Geriatric program meets community need

By Ami Albernaz
March 1st, 2010

An inpatient geriatric psychiatry program at Saint Anne’s Hospital in Fall River, Mass., launched last Sept. is filling a void in care for older adults in southeastern Mass. facing acute emotional or cognitive problems and highlighting the value of providing specialized, integrated care for these adults.

The 16-bed unit serves patients, most ages 65 and older, who show signs of dementia with behavioral disturbance, significant depression or anxiety or other marked changes in behavior. The patients are assessed and treated by a team including a psychiatrist, neuropsychologist, clinical social workers, nurses and an occupational therapist, with the goal of helping them return to their “baseline” so that they can return home or to another living arrangement.

“We go over the cases together and decide on a course of treatment,” says Rebecca Slean, MSW, LCSW, a social worker in the program. Recommendations for each patient are highly individualized, she adds. Family involvement and group therapy are both a significant part of the patient’s stay. Medical specialists and dietitians may also be involved in a patient’s course of treatment, depending on the nature of the problem.

Before the program began, older adults with psychiatric problems had to travel up toward Boston or into Rhode Island for inpatient services. “We’d been hearing from families and colleagues in the long-term care industry and in family services [that this program was needed],” says Carole Billington, RN, MSN, NEA-BC. “Geriatrics is a specialty; care of elders is a specialty. Many of our patients were being admitted to adult psychiatric units and that’s a different approach.”

According to the Massachusetts Health Data Consortium, 254 Fall River residents ages 60 and older were admitted for inpatient psychiatric care in fiscal year 2007. Just over a third were admitted to hospitals without a psychiatric unit because of a lack of available appropriate psychiatric services. (Many of these patients had accompanying medical conditions).

Patients are referred to Saint Anne’s program through referrals from families, elder service organizations, nursing homes, assisted living programs and area hospitals. Admission is available 24 hours a day.

In discharge planning, all aspects of care are addressed, which may include primary care and psychiatry appointments, visiting nurses and adult day health programs. For patients returning home, the team must determine that they would be safe there. Patients returning to a nursing home or assisted living must be able to return to those surroundings.

“When we’re sending someone back into the community, we go for a very tight discharge plan,” Slean says. Sometimes, the problem leading to admission “could have been medically induced and once that problem is resolved, the patient’s behavior goes back to baseline.”

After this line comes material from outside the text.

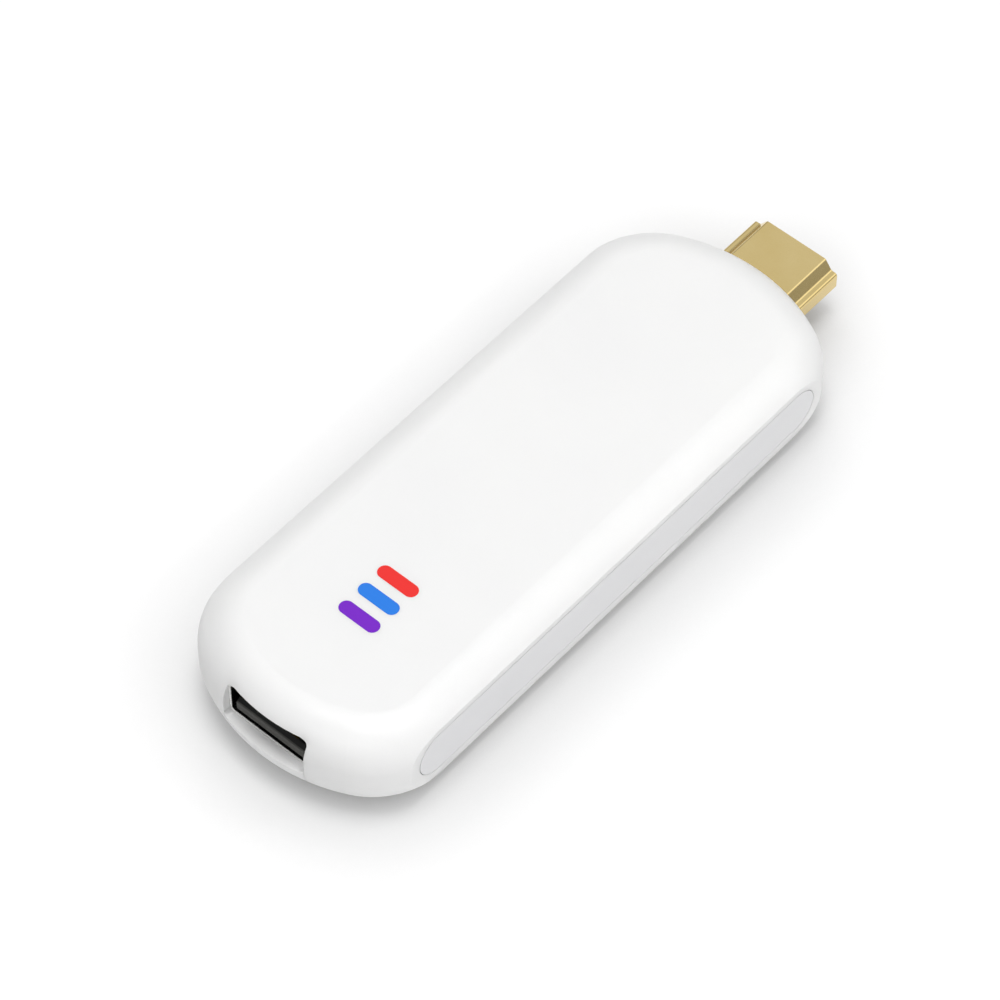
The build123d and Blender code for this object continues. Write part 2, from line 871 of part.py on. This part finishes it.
with BuildPart() as reset_switch_cover:
    with Locations((reset_x, reset_front_y, board_top_z)):
        Box(
            reset_width + 2 * reset_sheet,
            reset_depth,
            reset_height + reset_sheet,
            align=(Align.CENTER, Align.MAX, Align.MIN),
        )
        Box(
            reset_width,
            reset_depth,
            reset_height,
            align=(Align.CENTER, Align.MAX, Align.MIN),
            mode=Mode.SUBTRACT,
        )

with BuildPart() as reset_plunger:
    with Locations((reset_x, reset_tip_y, reset_z)):
        Box(
            reset_stem_width,
            reset_tip_y - flange_front_y + reset_flange_thickness,
            reset_stem_height,
            align=(Align.CENTER, Align.MAX, Align.CENTER),
        )
    with Locations((reset_x, flange_front_y, reset_z)):
        Box(
            reset_flange_width,
            reset_flange_thickness,
            reset_stem_height,
            align=(Align.CENTER, Align.MAX, Align.CENTER),
        )
    tip_edges = reset_plunger.faces().sort_by(Axis.Y)[-1].edges().filter_by(Axis.Z)
    fillet(tip_edges, reset_tip_round)

# Status light and the clear rod in front of it
with BuildPart() as status_light:
    with Locations((light_x, light_front_y, board_top_z)):
        Box(
            light_width,
            light_depth,
            light_height,
            align=(Align.CENTER, Align.MAX, Align.MIN),
        )

with BuildPart() as light_guide:
    with BuildSketch(facing_side(1, light_x, side_inner_y, light_z)):
        Circle(light_guide_radius)
    extrude(amount=side_flat_y - side_inner_y)

# Processor with its pad and heat spreader
with BuildPart() as processor:
    with Locations((processor_x, processor_y, board_top_z)):
        Box(
            processor_size,
            processor_size,
            processor_height,
            align=(Align.CENTER, Align.CENTER, Align.MIN),
        )
    chamfer(processor.edges().filter_by(Axis.Z), processor_corner)

with BuildPart() as thermal_pad:
    with Locations((processor_x, processor_y, board_top_z + processor_height)):
        Box(
            processor_size - 2 * pad_margin,
            processor_size - 2 * pad_margin,
            pad_thickness,
            align=(Align.CENTER, Align.CENTER, Align.MIN),
        )

with BuildPart() as heat_spreader:
    spreader_top_z = ceiling_z - spreader_gap
    with Locations((processor_x, spreader_y, spreader_z)):
        Box(
            spreader_length,
            spreader_width,
            spreader_base,
            align=(Align.CENTER, Align.CENTER, Align.MIN),
        )
        with GridLocations(0, (spreader_width - fin_thickness) / (fin_count - 1), 1, fin_count):
            Box(
                spreader_length,
                fin_thickness,
                spreader_top_z - spreader_z,
                align=(Align.CENTER, Align.CENTER, Align.MIN),
            )

# Other chips and small pieces on the board
with BuildPart() as memory_chips:
    memory_y = memory_edge_gap + memory_width / 2 - board_half_width
    with Locations((body_x + memory_place, memory_y, board_top_z)):
        with GridLocations(memory_length + memory_gap, 0, 2, 1):
            Box(
                memory_length,
                memory_width,
                memory_height,
                align=(Align.CENTER, Align.CENTER, Align.MIN),
            )

with BuildPart() as flash_chip:
    with Locations((body_x + flash_place, flash_y, board_top_z)):
        Box(
            flash_length,
            flash_width,
            flash_height,
            align=(Align.CENTER, Align.CENTER, Align.MIN),
        )

with BuildPart() as power_chip:
    with Locations((post_far_x - post_radius - power_chip_gap, power_chip_y, board_top_z)):
        Box(
            power_chip_size,
            power_chip_size,
            power_chip_height,
            align=(Align.MAX, Align.CENTER, Align.MIN),
        )

with BuildPart() as inductors:
    with Locations((board_far_x - inductor_inset, inductor_y, board_top_z)):
        with GridLocations(0, inductor_spacing, 1, inductors_count):
            Box(
                inductor_size,
                inductor_size,
                inductor_height,
                align=(Align.CENTER, Align.CENTER, Align.MIN),
            )
    chamfer(inductors.edges().filter_by(Axis.Z), inductor_corner)

capacitor_y = processor_y + processor_size / 2 + capacitor_gap
with BuildPart() as capacitors:
    with Locations((processor_x, capacitor_y, board_top_z)):
        with GridLocations(capacitor_spacing, 0, capacitors_count, 1):
            Box(
                capacitor_width,
                capacitor_length,
                capacitor_height,
                align=(Align.CENTER, Align.MIN, Align.MIN),
            )

with BuildPart() as crystal:
    with Locations((processor_x, capacitor_y + capacitor_length + crystal_gap, board_top_z)):
        Box(
            crystal_length,
            crystal_width,
            crystal_height,
            align=(Align.CENTER, Align.MIN, Align.MIN),
        )
    fillet(crystal.edges().filter_by(Axis.Z), crystal_corner)

# Wireless module under the board
module_x = body_x + module_place
with BuildPart() as wireless_module:
    with Locations((module_x, module_y, board_bottom_z)):
        Box(
            module_size,
            module_size,
            module_thickness,
            align=(Align.CENTER, Align.CENTER, Align.MAX),
        )

with BuildPart() as wireless_shield:
    with Locations((module_x, module_y, board_bottom_z - module_thickness)):
        Box(
            shield_size,
            shield_size,
            shield_height,
            align=(Align.CENTER, Align.CENTER, Align.MAX),
        )
        Box(
            shield_size - 2 * shield_wall,
            shield_size - 2 * shield_wall,
            shield_height - shield_wall,
            align=(Align.CENTER, Align.CENTER, Align.MAX),
            mode=Mode.SUBTRACT,
        )

# Antenna on the ceiling, its socket, cap and lead
with BuildPart() as antenna:
    with Locations((antenna_x, antenna_y, antenna_z)):
        Box(
            antenna_length,
            antenna_width,
            antenna_thickness,
            align=(Align.CENTER, Align.CENTER, Align.MIN),
        )

with BuildPart() as antenna_socket:
    with Locations((socket_x, socket_y, board_top_z)):
        Cylinder(socket_radius, socket_height, align=(Align.CENTER, Align.CENTER, Align.MIN))

cap_z = board_top_z + socket_height
lead_z = cap_z + plug_cap_height + lead_radius
with BuildPart() as antenna_cap:
    with Locations((socket_x, socket_y, cap_z)):
        Cylinder(plug_cap_radius, plug_cap_height, align=(Align.CENTER, Align.CENTER, Align.MIN))

lead_top_z = antenna_z - lead_radius
lead_climb_x = socket_x + lead_rise_start
lead_level_x = lead_climb_x + lead_rise_run
with BuildPart() as antenna_lead:
    with BuildLine() as lead_path:
        FilletPolyline(
            (socket_x - plug_cap_radius, socket_y, lead_z),
            (lead_climb_x, socket_y, lead_z),
            (lead_level_x, antenna_y, lead_top_z),
            (lead_level_x + lead_end_run, antenna_y, lead_top_z),
            radius=lead_bend_radius,
        )
    with BuildSketch(Plane(origin=lead_path.line @ 0, z_dir=lead_path.line % 0)):
        Circle(lead_radius)
    sweep()

pieces = {
    "top_shell": top_shell,
    "bottom_cover": bottom_cover,
    "right_side_panel": right_side_panel,
    "left_side_panel": left_side_panel,
    "main_board": main_board,
    "board_screws": board_screws,
    "video_plug_shell": video_plug_shell,
    "video_plug_core": video_plug_core,
    "video_plug_contacts": video_plug_contacts,
    "data_port_shell": data_port_shell,
    "data_port_tongue": data_port_tongue,
    "data_port_contacts": data_port_contacts,
    "power_inlet_shell": power_inlet_shell,
    "power_inlet_tongue": power_inlet_tongue,
    "power_inlet_contacts": power_inlet_contacts,
    "card_socket_base": card_socket_base,
    "card_socket_cover": card_socket_cover,
    "card_socket_contacts": card_socket_contacts,
    "reset_switch_base": reset_switch_base,
    "reset_switch_cover": reset_switch_cover,
    "reset_plunger": reset_plunger,
    "status_light": status_light,
    "light_guide": light_guide,
    "processor": processor,
    "thermal_pad": thermal_pad,
    "heat_spreader": heat_spreader,
    "memory_chips": memory_chips,
    "flash_chip": flash_chip,
    "power_chip": power_chip,
    "inductors": inductors,
    "crystal": crystal,
    "capacitors": capacitors,
    "wireless_module": wireless_module,
    "wireless_shield": wireless_shield,
    "antenna": antenna,
    "antenna_socket": antenna_socket,
    "antenna_cap": antenna_cap,
    "antenna_lead": antenna_lead,
}
for label, piece in pieces.items():
    piece.part.label = label
    export_step(piece.part, f"parts/{label}.step")
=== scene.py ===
import bpy
from mathutils import Matrix, Vector


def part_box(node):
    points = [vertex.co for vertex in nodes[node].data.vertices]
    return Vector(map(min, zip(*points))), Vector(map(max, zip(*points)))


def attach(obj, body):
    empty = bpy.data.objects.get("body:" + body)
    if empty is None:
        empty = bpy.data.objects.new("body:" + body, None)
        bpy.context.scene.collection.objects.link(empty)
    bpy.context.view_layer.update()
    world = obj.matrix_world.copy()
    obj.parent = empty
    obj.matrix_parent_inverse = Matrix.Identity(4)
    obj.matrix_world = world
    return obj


# A white streaming stick on a white table. Metres throughout, with sizes in the dictionaries in millimetres.
mm = 0.001
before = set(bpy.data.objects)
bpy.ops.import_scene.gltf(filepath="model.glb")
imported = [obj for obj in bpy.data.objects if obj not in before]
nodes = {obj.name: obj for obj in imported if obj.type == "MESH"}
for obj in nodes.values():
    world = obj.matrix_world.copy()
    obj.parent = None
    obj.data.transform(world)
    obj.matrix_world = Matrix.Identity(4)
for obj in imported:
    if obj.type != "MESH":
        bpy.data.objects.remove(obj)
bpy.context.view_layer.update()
bpy.ops.object.select_all(action="DESELECT")
print("frame loaded:", len(nodes), "nodes")

# Camera, at the photograph's angle
cameraLook = {
    "place": (-258.008, -219.789, 461.098),
    "right": (0.65921, -0.75195, 0.0),
    "up": (0.60414, 0.52963, 0.59540),
    "back": (-0.44771, -0.39250, 0.80343),
    "lens": 162.0,
    "sensor": 36.0,
}
bpy.ops.object.camera_add()
camera = bpy.context.object
camera.name = "camera"
camera.data.lens = cameraLook["lens"]
camera.data.sensor_width = cameraLook["sensor"]
camera.data.clip_start = 0.01
camera.data.clip_end = 20.0
turn = Matrix([cameraLook["right"], cameraLook["up"], cameraLook["back"]]).transposed()
camera.matrix_world = Matrix.Translation(Vector(cameraLook["place"]) * mm) @ turn.to_4x4()
bpy.context.scene.camera = camera
print("camera set")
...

Patients requiring more structured support after they’re discharged may be referred to a partial hospitalization program or intensive outpatient program through Saint Anne’s Center for Behavioral Medicine.

According to the American Association of Geriatric Psychiatry, one in five older adults in the U.S. will experience a psychiatric disorder, whether due to physical decline, medical illness, neurological deficits or psychosocial stressors.